-- start EXCERPTED RECORDS --

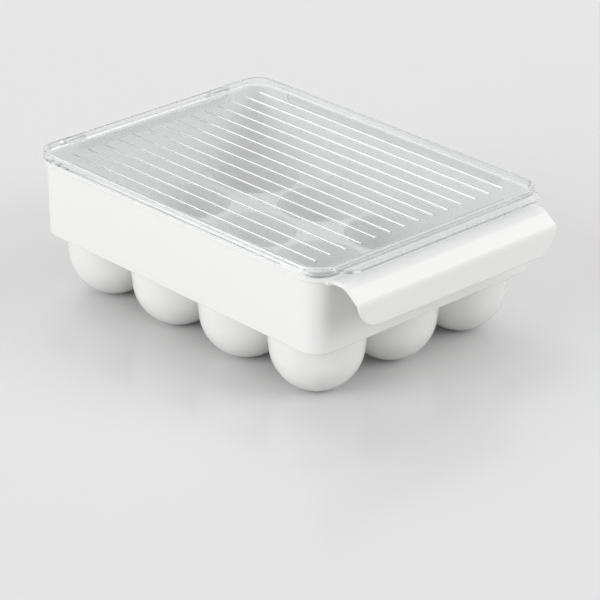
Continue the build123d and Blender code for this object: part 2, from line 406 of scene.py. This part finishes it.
# %% [markdown]
# ## The lid body
# The lid is a plate with a rim that stands up round its edge and slopes on the inside, so that
# the cups of a second keeper sit in it.  Its section is drawn once as steps inward from the
# plate's edge and up from the plate's underside, with every edge rounded by a few tenths of a
# millimetre: those small radii draw the bright outlines of clear plastic.

# %% Lid plate and rim
plate_half_x, plate_half_y, plate_corner_r = 82.099, 108.099, 13.0
lid_z, panel_z, rim_z = 76.2, 78.0, 81.3
plate_edge_r, step_edge_r = 0.4, 0.25           # lower edge, and the step outside the rim
rim_in, rim_edge_r, rim_round_in, rim_slope = 0.5, 0.6, 1.99, 12      # the slope in degrees
foot_in = 2.5 + 3.3 * math.tan(math.radians(rim_slope))               # where it meets the panel
foot_round_in, foot_r = 0.32, 0.4                                     # soft foot of the slope

lid_section = arc((-plate_edge_r, lid_z + plate_edge_r), plate_edge_r, -90, 0, 3)
lid_section += arc((-step_edge_r, panel_z - step_edge_r), step_edge_r, 0, 90, 3)
lid_section += [(-rim_in, panel_z)]
lid_section += arc((-rim_in - rim_edge_r, rim_z - rim_edge_r), rim_edge_r, 0, 90, 5)
lid_section += arc((-rim_round_in, rim_z - rim_edge_r), rim_edge_r, 90, 180 - rim_slope, 5)
lid_section += arc((-foot_in - foot_round_in, panel_z + foot_r), foot_r, -rim_slope, -90, 3)
lid = skin_over("clear_lid", [
    rounded_outline(plate_half_x + out, plate_half_y + out, plate_corner_r + out, z)
    for out, z in lid_section])
print("lid body:", len(lid_section), "levels, volume and open edges", volume_cm3(lid))

# %% [markdown]
# ## Tab, locating ribs and knuckles
# A finger lifts the lid by the tab, which is level with the top of the rim.  Four thin ribs under
# the plate keep the lid from sliding on the tray.  Two knuckles at the back hold the pins.
# Each is a skin or a prism that starts a little inside the plate, and is then welded to it.

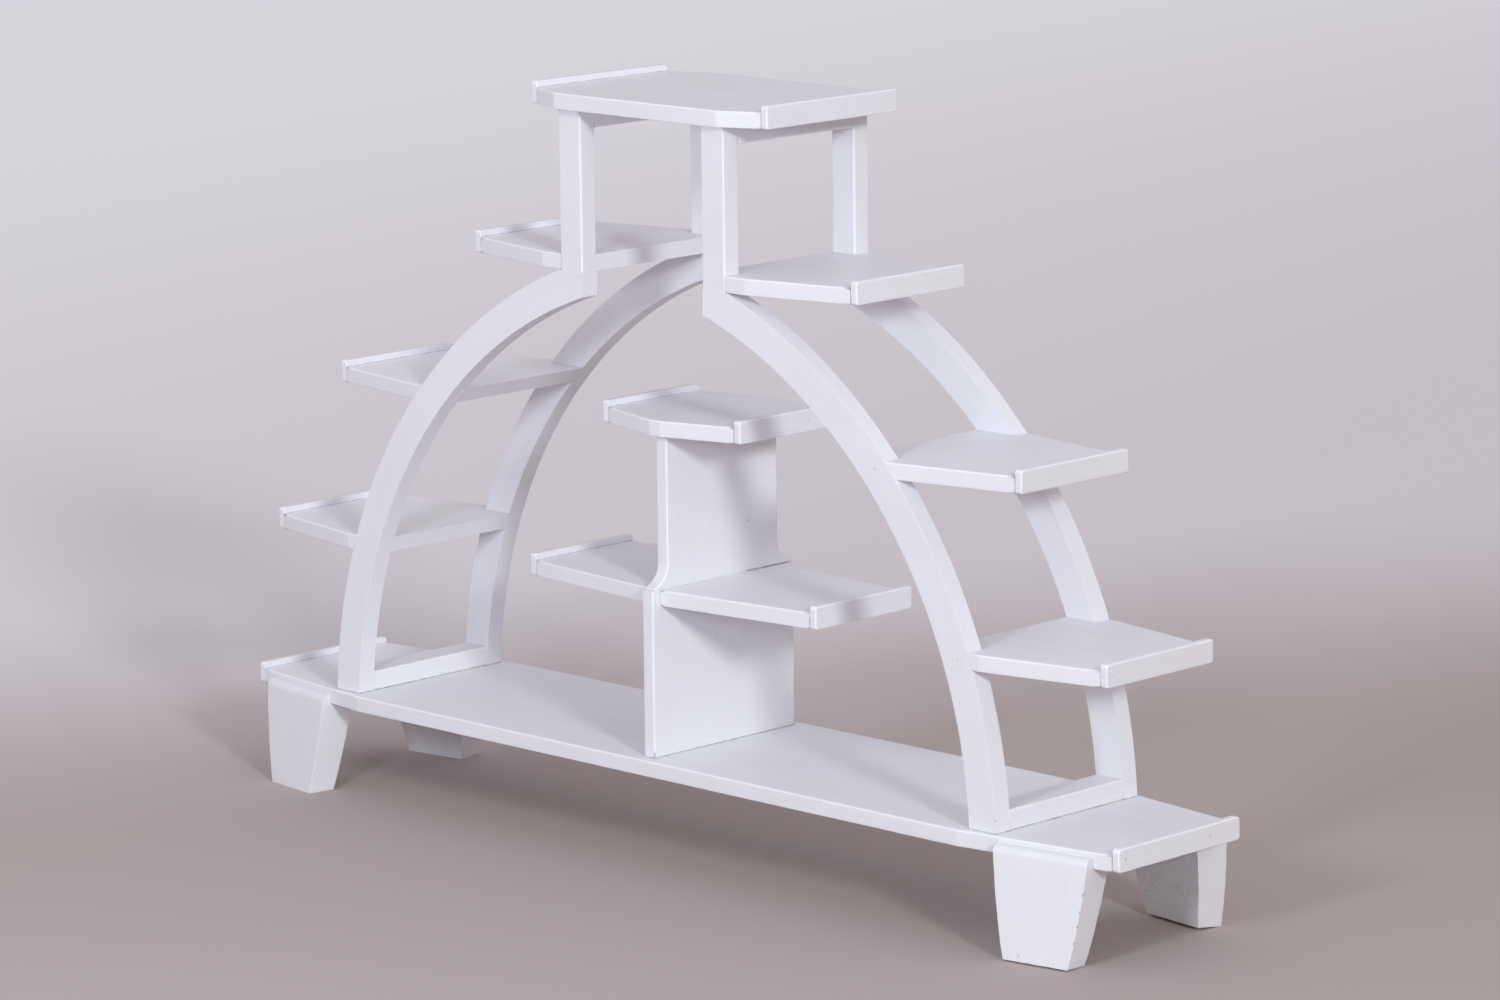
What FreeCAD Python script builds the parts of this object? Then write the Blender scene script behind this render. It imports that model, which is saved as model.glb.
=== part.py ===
import FreeCAD, Part
import math
import os

# A free-standing tiered plant stand in painted wood.
# Millimetres, +Z up, +X along the stand, -Y to the front.
# The origin is on the floor, under the middle of the base.

# Stock
board_thickness = 18.0
panel_thickness = 16.0
lip_thickness = 9.0
lip_rise = 7.0
arris = 1.6
lip_corner = 3.2

# Heights
foot_height = 104.0
lower_rise = 182.0
middle_rise = 182.0
upper_rise = 168.0
top_rise = 173.0

# Base board
overall_length = 1300.0
base_depth = 240.0
base_end_depth = 188.0
base_taper = 186.0

# Feet
foot_top_width = 114.0
foot_floor_width = 78.0
foot_floor_thickness = 33.0
foot_seat = 30.0
foot_splay = 10.0
foot_from_lip = 22.0
foot_bulge = 2.5
foot_arris = 2.6
cheek_thickness = 11.0
cheek_lap = 12.0
cheek_round = 5.0

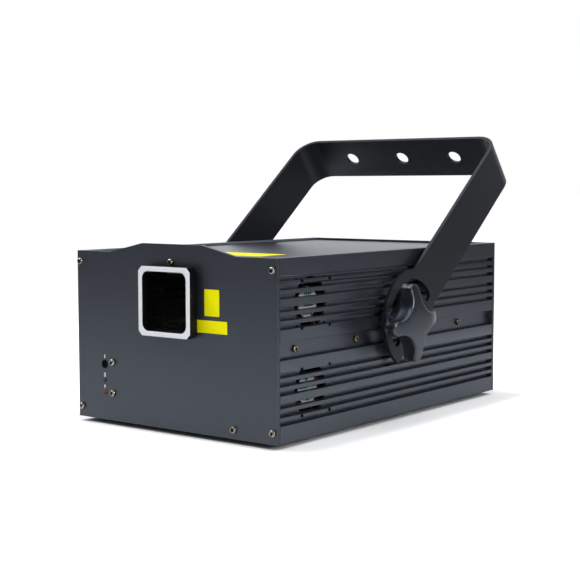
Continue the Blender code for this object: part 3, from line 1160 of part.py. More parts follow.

-- end EXCERPTED RECORDS --

**REQUIRED WORK:**
Copy out exactly the lines from the one with "What FreeCAD Python" through the one with "base_taper = 186.0", counting both ends, and no other lines.

**EXERCISE RESPONSE:**
What FreeCAD Python script builds the parts of this object? Then write the Blender scene script behind this render. It imports that model, which is saved as model.glb.
=== part.py ===
import FreeCAD, Part
import math
import os

# A free-standing tiered plant stand in painted wood.
# Millimetres, +Z up, +X along the stand, -Y to the front.
# The origin is on the floor, under the middle of the base.

# Stock
board_thickness = 18.0
panel_thickness = 16.0
lip_thickness = 9.0
lip_rise = 7.0
arris = 1.6
lip_corner = 3.2

# Heights
foot_height = 104.0
lower_rise = 182.0
middle_rise = 182.0
upper_rise = 168.0
top_rise = 173.0

# Base board
overall_length = 1300.0
base_depth = 240.0
base_end_depth = 188.0
base_taper = 186.0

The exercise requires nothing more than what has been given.